- _Work to complete_: Check each line for the string "joints" and give only the count of lines that have it.
--- BEGIN ---
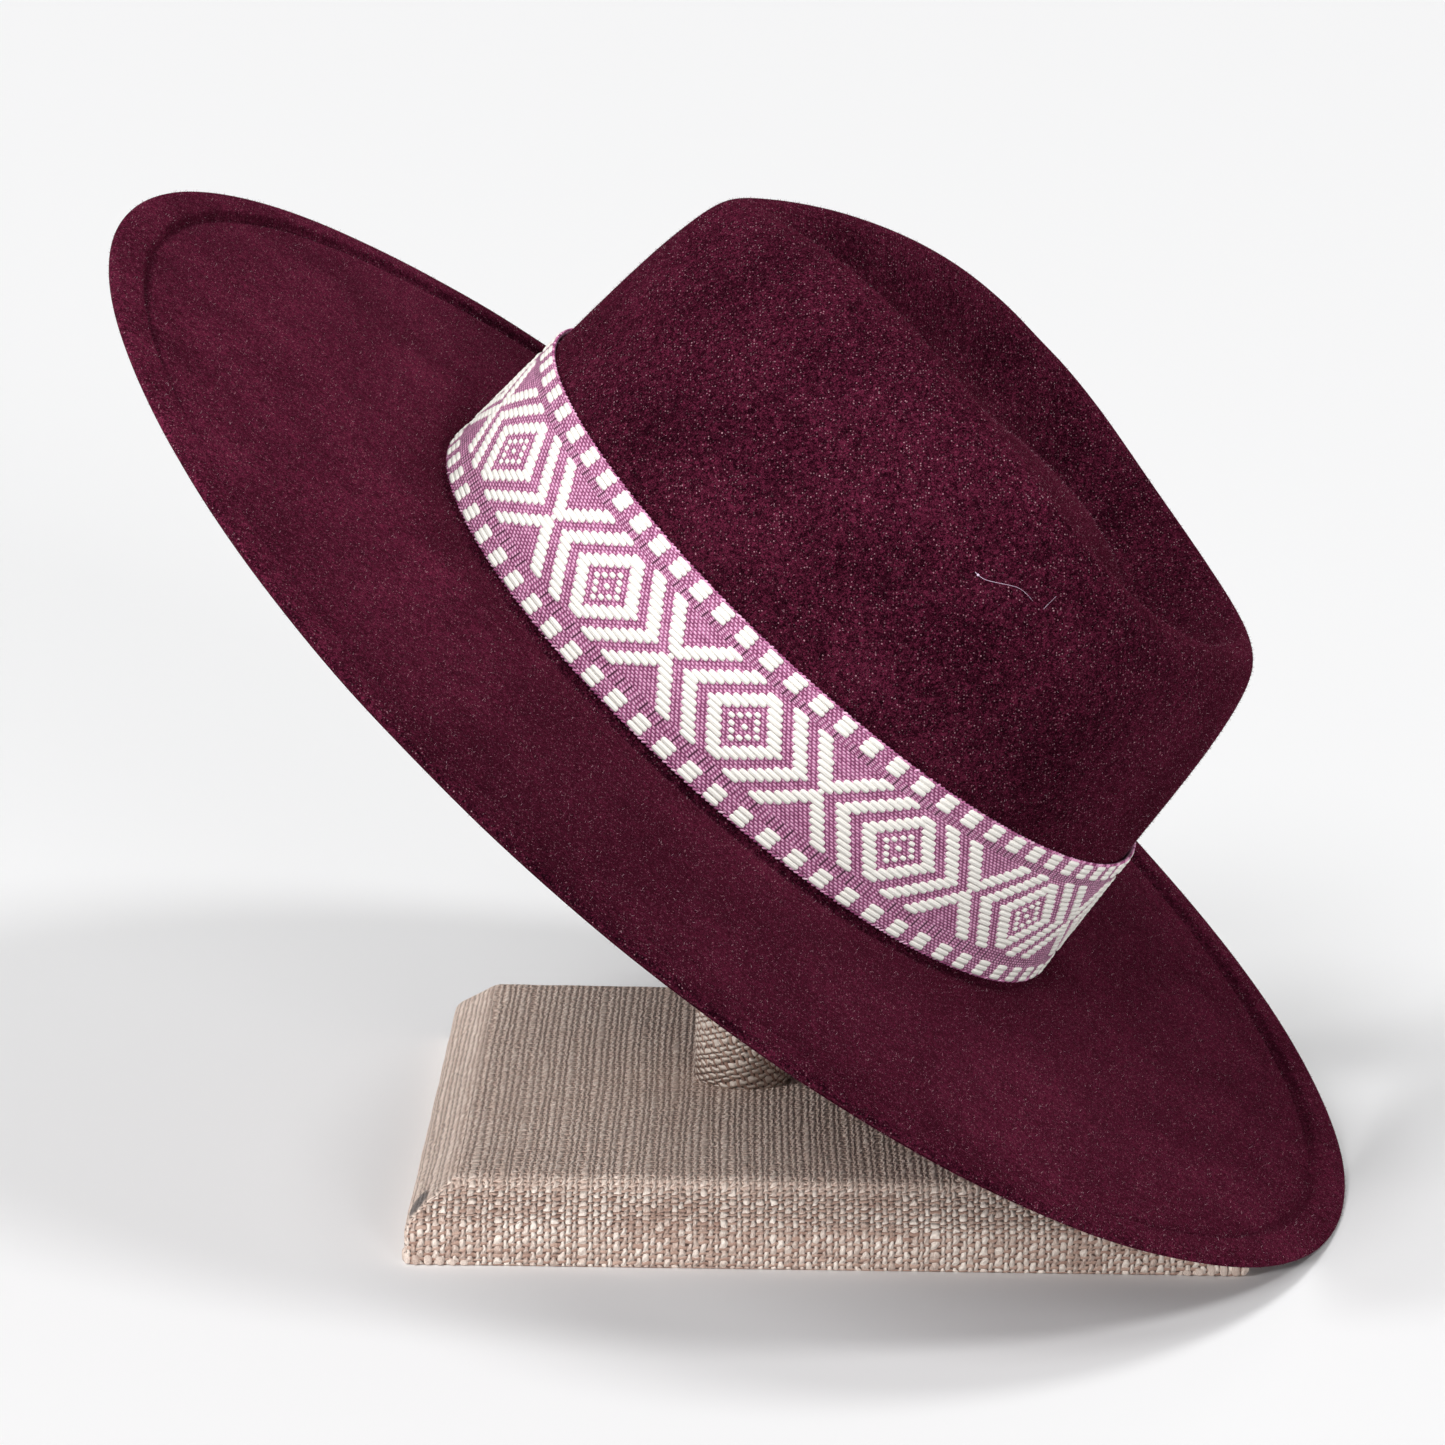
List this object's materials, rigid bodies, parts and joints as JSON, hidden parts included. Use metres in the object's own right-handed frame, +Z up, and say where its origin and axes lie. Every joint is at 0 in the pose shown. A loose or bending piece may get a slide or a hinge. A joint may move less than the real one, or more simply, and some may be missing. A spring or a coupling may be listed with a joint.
{
  "type": "fedora on display stand",
  "caption": "Felt fedora with a teardrop crease, a wide welted brim and a woven band, leaning on a small fabric-covered display stand with a post that carries the crown.",
  "frame": {"origin": "centre of the flat underside of the stand's base", "axes": "+Z up; +X to the right as the hat is seen from its left side, with its raised front at -X; +Y away from that viewer, so the hat's left side faces -Y"},
  "size_m": [0.318, 0.3755, 0.259],
  "materials": {
    "wine_felt": "deep wine felt with a fine nap",
    "woven_band": "ribbed mauve weave with raised off-white diamonds",
    "linen": "greige linen in a coarse basket weave"
  },
  "bodies": {
    "root": {"felt_body": "wine_felt", "hat_band": "woven_band", "stand_base": "linen", "stand_post": "linen"}
  },
  "joints": []
}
--- END ---
- _Solution for this task_: 2